== WRITTEN PROBLEM ==
Read the records and gather each line that includes "starts".
-- START --
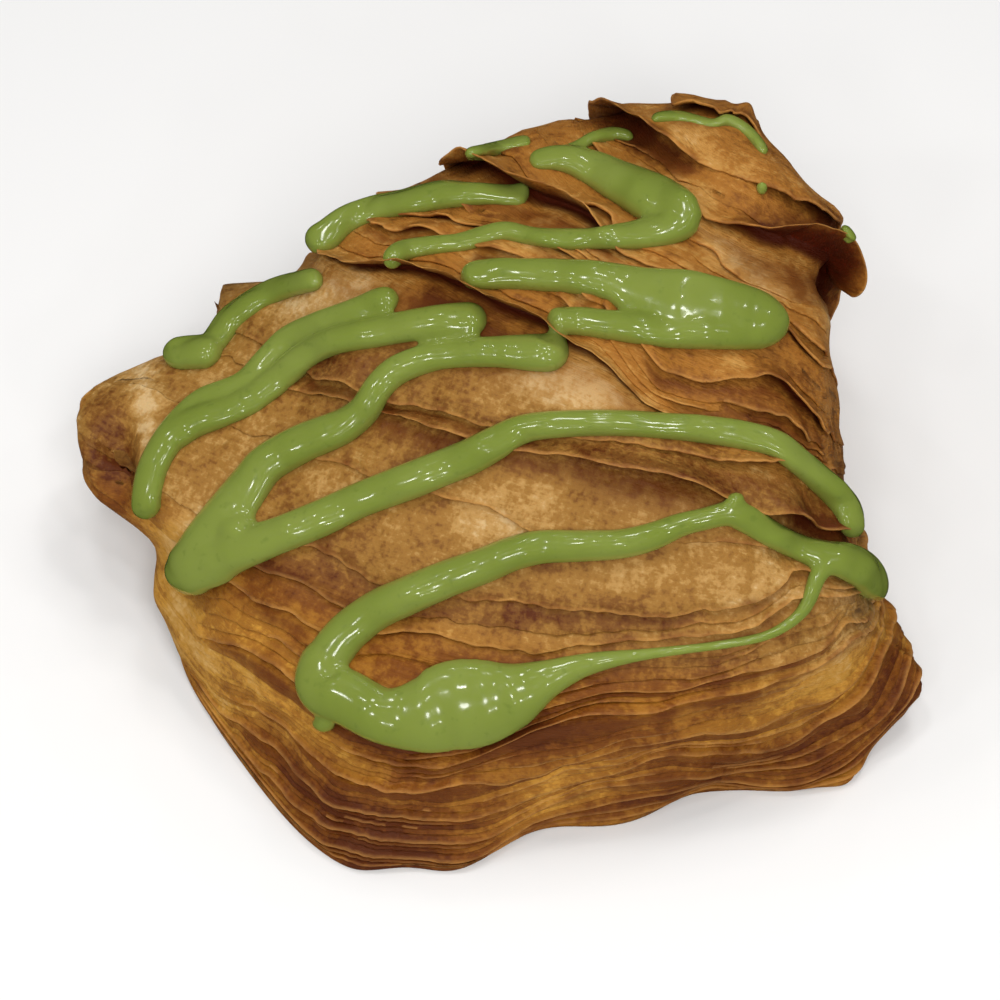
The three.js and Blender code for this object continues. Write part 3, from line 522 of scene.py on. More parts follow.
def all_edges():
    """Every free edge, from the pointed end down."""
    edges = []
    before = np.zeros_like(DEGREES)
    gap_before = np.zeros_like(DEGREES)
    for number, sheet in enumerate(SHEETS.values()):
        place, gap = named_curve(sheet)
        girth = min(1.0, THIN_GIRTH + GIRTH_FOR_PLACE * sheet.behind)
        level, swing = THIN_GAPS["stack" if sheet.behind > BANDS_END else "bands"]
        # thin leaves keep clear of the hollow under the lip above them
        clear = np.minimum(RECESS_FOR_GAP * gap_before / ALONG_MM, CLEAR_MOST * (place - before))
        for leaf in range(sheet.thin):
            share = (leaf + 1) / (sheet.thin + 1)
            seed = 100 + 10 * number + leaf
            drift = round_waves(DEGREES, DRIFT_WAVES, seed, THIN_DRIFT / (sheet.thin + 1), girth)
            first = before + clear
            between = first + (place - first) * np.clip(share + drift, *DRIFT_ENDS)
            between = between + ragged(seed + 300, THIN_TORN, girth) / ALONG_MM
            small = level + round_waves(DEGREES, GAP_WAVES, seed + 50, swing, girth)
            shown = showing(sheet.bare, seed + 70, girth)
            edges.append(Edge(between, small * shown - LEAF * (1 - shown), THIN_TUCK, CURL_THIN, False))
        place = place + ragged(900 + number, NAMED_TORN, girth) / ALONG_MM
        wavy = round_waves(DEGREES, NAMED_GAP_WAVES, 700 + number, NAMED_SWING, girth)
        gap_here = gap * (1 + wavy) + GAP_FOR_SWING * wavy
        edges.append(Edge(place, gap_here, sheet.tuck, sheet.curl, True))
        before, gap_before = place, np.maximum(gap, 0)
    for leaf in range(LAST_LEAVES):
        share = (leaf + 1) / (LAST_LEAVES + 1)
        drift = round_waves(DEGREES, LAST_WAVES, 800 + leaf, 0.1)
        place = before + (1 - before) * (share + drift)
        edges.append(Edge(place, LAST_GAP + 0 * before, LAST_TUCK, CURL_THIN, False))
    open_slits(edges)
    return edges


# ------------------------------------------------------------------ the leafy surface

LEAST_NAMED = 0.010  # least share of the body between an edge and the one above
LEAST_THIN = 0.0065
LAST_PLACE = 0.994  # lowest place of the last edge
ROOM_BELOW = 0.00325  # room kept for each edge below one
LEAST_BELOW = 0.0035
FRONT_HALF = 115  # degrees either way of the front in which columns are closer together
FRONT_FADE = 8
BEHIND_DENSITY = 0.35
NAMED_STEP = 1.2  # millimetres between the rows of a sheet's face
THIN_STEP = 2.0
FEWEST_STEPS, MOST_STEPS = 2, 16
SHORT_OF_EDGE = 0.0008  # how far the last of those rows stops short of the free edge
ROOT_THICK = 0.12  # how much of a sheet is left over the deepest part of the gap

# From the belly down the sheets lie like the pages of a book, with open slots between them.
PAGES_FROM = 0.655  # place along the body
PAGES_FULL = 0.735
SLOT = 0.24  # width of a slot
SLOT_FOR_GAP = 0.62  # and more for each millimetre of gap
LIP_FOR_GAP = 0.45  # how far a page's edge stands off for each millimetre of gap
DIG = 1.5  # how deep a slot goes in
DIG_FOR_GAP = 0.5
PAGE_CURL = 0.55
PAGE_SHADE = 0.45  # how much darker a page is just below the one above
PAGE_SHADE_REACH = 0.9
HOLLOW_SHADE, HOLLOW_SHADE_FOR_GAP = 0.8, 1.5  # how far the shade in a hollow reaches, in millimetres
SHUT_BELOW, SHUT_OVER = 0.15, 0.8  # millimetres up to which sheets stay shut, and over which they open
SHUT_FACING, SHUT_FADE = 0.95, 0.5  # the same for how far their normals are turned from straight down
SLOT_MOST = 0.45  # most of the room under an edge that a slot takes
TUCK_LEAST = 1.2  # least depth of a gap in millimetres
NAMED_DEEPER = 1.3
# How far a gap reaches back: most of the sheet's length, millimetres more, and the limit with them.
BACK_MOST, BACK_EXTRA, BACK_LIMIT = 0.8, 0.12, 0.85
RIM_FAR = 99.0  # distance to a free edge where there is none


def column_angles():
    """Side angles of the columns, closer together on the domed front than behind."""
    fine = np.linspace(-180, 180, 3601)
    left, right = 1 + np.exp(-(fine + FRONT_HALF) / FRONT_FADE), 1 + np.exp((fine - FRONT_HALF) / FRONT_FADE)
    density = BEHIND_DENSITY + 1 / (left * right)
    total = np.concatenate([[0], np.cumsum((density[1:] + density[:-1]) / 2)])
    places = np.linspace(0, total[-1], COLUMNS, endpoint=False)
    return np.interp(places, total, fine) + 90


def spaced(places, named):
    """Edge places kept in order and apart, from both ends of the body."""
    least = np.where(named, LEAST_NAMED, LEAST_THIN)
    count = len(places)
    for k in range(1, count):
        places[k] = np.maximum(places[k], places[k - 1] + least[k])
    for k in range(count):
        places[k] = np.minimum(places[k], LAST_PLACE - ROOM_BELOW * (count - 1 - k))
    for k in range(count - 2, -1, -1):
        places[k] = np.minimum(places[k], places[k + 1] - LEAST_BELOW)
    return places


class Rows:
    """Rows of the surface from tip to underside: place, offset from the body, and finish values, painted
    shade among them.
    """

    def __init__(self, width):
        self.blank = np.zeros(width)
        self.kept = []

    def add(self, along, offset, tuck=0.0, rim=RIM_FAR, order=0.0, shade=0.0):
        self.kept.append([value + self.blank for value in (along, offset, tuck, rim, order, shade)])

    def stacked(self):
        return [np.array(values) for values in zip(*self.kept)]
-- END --
-- START --
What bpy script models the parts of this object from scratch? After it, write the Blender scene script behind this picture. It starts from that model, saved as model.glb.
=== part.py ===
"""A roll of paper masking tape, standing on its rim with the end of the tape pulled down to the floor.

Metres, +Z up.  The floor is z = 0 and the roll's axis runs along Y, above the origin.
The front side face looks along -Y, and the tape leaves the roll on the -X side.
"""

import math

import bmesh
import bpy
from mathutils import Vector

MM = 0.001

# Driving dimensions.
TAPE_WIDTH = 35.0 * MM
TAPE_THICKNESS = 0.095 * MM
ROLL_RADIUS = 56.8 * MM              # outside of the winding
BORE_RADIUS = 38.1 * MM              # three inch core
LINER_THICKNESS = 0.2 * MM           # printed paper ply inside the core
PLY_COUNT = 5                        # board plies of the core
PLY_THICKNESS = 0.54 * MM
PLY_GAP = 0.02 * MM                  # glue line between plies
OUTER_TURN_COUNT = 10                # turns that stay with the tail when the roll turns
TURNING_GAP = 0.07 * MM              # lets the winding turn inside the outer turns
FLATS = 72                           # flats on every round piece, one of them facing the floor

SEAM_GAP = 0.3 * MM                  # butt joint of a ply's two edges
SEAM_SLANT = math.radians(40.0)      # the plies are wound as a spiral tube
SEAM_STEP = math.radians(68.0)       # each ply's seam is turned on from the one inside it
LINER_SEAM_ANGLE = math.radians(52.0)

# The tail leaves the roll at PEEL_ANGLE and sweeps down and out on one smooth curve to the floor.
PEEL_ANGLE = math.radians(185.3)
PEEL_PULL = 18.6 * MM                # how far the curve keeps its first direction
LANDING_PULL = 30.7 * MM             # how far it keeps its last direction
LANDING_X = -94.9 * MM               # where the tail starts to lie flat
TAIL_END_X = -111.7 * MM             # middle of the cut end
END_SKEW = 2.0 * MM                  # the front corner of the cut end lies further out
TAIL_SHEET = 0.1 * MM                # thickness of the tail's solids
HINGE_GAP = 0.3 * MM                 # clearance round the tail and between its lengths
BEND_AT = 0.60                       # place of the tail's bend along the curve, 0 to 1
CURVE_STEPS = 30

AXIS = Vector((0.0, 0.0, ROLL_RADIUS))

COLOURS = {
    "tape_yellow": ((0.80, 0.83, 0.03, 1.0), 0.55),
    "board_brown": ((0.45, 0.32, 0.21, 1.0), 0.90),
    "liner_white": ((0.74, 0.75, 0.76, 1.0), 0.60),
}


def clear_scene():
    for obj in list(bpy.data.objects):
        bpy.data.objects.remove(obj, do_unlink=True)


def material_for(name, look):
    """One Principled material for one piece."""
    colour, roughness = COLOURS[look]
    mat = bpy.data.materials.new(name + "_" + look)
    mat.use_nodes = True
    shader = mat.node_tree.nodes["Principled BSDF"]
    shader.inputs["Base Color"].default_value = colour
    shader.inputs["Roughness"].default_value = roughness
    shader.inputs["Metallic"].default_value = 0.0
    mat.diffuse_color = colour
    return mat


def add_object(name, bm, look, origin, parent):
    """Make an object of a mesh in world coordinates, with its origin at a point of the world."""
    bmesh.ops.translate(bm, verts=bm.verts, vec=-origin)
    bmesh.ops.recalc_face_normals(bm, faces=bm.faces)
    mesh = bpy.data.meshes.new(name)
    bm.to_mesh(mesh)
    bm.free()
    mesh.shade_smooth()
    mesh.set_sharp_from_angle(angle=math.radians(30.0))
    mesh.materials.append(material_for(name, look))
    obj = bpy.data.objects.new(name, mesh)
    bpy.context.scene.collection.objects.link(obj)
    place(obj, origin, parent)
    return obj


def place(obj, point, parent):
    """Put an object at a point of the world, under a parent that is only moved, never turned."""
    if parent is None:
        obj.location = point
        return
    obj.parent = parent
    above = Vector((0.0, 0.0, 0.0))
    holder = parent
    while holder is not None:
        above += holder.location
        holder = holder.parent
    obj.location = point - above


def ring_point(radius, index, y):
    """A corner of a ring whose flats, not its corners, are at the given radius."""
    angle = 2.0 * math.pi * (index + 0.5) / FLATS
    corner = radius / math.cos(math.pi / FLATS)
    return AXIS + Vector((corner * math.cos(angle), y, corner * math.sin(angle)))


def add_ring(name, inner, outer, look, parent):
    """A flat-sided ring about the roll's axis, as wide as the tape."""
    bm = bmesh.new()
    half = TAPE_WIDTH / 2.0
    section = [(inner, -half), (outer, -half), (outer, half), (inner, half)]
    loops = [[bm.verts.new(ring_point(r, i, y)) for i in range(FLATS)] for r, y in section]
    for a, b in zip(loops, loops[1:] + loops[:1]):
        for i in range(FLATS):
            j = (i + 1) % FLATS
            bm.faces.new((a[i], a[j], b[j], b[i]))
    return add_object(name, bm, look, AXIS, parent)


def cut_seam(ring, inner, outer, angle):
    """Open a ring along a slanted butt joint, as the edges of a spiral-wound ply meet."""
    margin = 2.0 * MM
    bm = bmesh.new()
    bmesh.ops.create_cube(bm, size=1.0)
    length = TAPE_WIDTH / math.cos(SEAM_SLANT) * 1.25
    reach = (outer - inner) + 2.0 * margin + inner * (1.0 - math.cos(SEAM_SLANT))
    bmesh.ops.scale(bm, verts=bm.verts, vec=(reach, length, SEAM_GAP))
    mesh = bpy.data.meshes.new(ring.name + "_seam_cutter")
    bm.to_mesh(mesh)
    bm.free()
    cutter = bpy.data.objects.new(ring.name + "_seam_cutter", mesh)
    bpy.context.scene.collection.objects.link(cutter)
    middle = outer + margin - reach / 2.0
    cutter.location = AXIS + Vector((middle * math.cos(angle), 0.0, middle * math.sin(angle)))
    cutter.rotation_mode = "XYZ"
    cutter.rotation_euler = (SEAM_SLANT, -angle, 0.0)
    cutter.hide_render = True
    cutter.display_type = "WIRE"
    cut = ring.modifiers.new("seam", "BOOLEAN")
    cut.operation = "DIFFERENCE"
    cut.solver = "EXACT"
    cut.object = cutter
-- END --
== REPLY ==
What bpy script models the parts of this object from scratch? After it, write the Blender scene script behind this picture. It starts from that model, saved as model.glb.
LANDING_X = -94.9 * MM               # where the tail starts to lie flat